There are fundamental concepts of storage Economics, which typically include Thin Provisioning, Deduplication, Zero Page Reclaim, Compression, Reclaimation, Efficiency, Utilization, TCO, ROI, CAPEX, OPEX, etc.

Storage Economics is one of those subjects, everyone likes to hear about, but it’s hard to find it implemented in today’s storage environments.

With that said, a lot of vendors are natively trying to add the concepts of Storage Economics into their storage arrays. With some latest discussions we had with our current visit to Hitachi Japan on the topics of Storage Economics and the core concepts that help customer increase utilization & efficiency in storage environments, here is an attempt to shed some more light on the topic.

We use storage to run our business, to store structured and unstructured data. Data means everything these days. But have we thought about the economics associated with storage?

As consumers, we tend to consume more than necessary at times if we want to have enough buffer, or if we anticipate projected growth, business requirements, customer requirements, technology improvements, and the list goes on. Many vendors these days guarantee 20% more efficiency, 50% less storage, 50% less storage using Thin, etc, etc, etc.
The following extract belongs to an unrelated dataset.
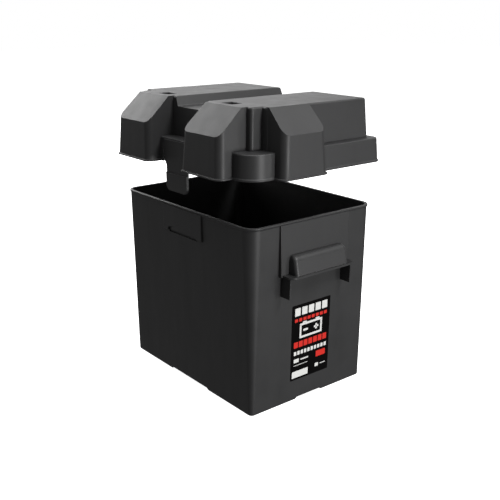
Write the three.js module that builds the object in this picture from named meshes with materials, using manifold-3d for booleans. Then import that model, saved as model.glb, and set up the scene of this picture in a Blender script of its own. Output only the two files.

There are several aspects one should consider related to Storage Economics, how your shrinking IT budgets can still meet up with your growing business requirements, and what you can do to keep a balance between both.

..

With various aspects of Storage Economics below, some may be applicable in the SMB space, some in the enterprise space, and some really at all levels. These may turn into the building blocks of your Storage Economics practice:

  • It’s important to know what storage you have and where you have it.
  • Try to move away from fat provisioning to thin provisioning.
  • Use the concepts of Storage Virtualization to increase efficiency and utilization
  • Run non-vendor specific SRM (Storage Resource Management) tools for storage optimization and storage management.
  • Having a storage management tool is a must. You can still perform your daily task using various native element managers.
  • Industry standard average storage utilization numbers range between 35 to 45%. If you can push your storage utilization numbers higher, it will help you drive the cost down phenomenally.
  • Implement deduplication; verify your storage array supports deduplication natively. If not, it should be implemented in various parts of your storage like backup, unstructured data, etc.
  • Run a heterogeneous environment with multiple vendors in it to keep balance relating to price structures.
  • Though ILM is a forgotten word these days, make sure you run tiering within your storage environment that can help you move your data from higher SLA tiers to lower SLA tiers for cost containment purposes.
  • Implement storage arrays that natively support Automated Storage Tiering and can automate the movement of data to the required Tiers based on time of the day, policies, spike in usage or business requirements.
  • If there are native compression technologies available on the Storage Arrays for secondary or backup storage, implement those as a means to reduce your footprint.
  • Look at extending the life of your storage arrays from a typical 3 years to 6 or 7 years.
  • Leverage the use of outsourced computing models including Cloud technologies available in the market today. Could be private clouds or public clouds or a mesh of both technologies to reduce the storage footprint and management.
  • Budget for your storage requirements and try to live by those even if you have to take drastic measures to keep it under control.
  • Try to gain more operational efficiencies within the storage environments.
  • Understand the TCO with any new storage purchase, as cost of new storage could include several aspects of implementation including migration, consulting, downtime, missed SLA’s, Training, management, etc.
  • Try to reclaim storage as old host systems / server systems are retired or migrated.
  • Check for inconsistencies in your Storage environment as those could result in missed SLA’s, downtime and penalties.
  • Do not over provision and do not over budget. Its just storage, if you need more you can buy more, but having idle storage doing nothing for years in anticipation of future growth will heavily skew operational storage efficiencies.
  • Do not create unnecessary storage management tasks and processes for your storage environment.
  • Having backups and good working backups is very important, but do not tie down your storage with numerous copies of snaps, clones, mirrors, BCV’s, etc for a rainy day, rather have a DR plan and copy single instance of data remotely for DR purposes.
  • Plot trends for your storage environment. See if trends can help you budget, forecast and provision your storage accurately.
  • Remember the larger storage footprint you have, the larger your backup footprints will be, causing more storage space, more backup time windows, more network traffic, slower response times, more tapes, more offsite backups, more backup management cost and possibly more licensing cost.
  • Get away from managing islands of storage; rather move to a more centralized storage management, long-term effects are amazing.
  • Try to reduce licensing cost around storage software. The less storage you deploy, the less licensing per TB cost that you will pay.

..

There are many other factors you can implement; here are a few different posts from the past talking about this topic.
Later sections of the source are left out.